Justice Sikri asked the Attorney General to explain his submission about implementation of welfare programmes failing due to creation of identities. “How can a condition of fake identity arise… under the pension scheme, it is the right of the employee to be subject to pension after rendering certain services,” Justice Sikri said.
Venugopal conceded that that “a lot of bogus identifications have been reported”.
Justice Chandrachud then asked the Attorney General to respond to concerns raised by petitioners who have sought to know from the government the state that mandatory Aadhaar-linking would leave such individuals in who suffer from dementia, or whose fingerprints can’t be recorded in the biometric system due to disability or other physical factors. “Take an example of people suffering from Alzheimer’s or dementia, people aged 80 or 90 years, or those who don’t have fingerprints… where do they go? Which bank will they go to?
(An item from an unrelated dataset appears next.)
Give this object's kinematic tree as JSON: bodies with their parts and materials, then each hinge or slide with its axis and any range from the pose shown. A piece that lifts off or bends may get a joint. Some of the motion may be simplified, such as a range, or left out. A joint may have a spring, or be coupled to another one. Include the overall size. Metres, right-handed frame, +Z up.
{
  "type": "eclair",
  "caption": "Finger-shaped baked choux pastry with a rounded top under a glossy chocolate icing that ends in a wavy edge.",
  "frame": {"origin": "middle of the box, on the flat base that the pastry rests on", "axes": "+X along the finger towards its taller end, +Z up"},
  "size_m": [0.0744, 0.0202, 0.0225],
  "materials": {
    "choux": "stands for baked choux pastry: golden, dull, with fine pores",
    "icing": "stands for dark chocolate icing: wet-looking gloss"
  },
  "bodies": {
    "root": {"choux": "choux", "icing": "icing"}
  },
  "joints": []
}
How can they have Aadhaar?”, Justice Chandrachud asked.
“You have to ensure that people should not suffer,” Justice Chandrachud said, adding: “How do we construe the meaning of subsidy, benefit of service under Section 7 of the Act… It would be better if the government accepts there is a problem of financial inclusion.” He then pointed out in a matter of fact manner: “A scheme always has good points as well as bad points.”
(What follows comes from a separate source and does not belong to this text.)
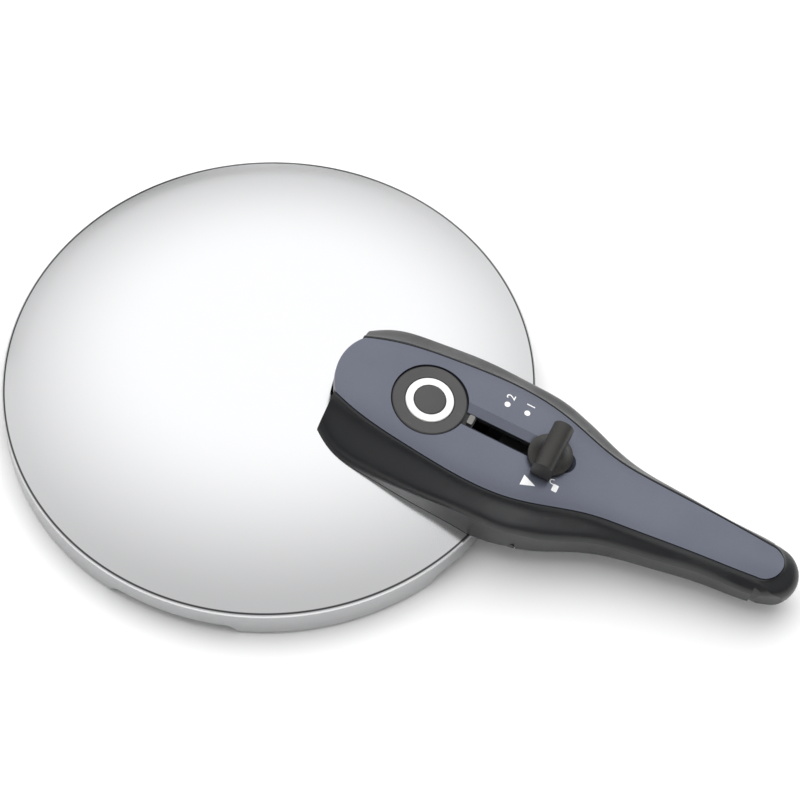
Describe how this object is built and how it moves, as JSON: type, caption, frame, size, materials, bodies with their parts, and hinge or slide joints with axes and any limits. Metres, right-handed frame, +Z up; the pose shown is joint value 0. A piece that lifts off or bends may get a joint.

Venugopal responded with a quote from Mahatma Gandhi, stating: “The world has enough for everyone’s need but not for everyone’s greed” while referring to the problem of poverty in India and said: “poverty is unfortunate, the mere idea of poverty is violates human rights…”
The Attorney General then said that in genuine cases where an individual’s biometric was not being recognised for any reason, “beneficiaries will be provided with the subsidies via alternative mediums… if biometric is not being recognised, the individual will still get the subsidy on the basis of possession of the Aadhaar card.”
Justice Sikri then asked the Attorney General what is the purpose and need of centralising all data, adding: “even if we accept all your arguments, the chances of abuse of data remain.”
The bench then adjourned the matter until Thursday.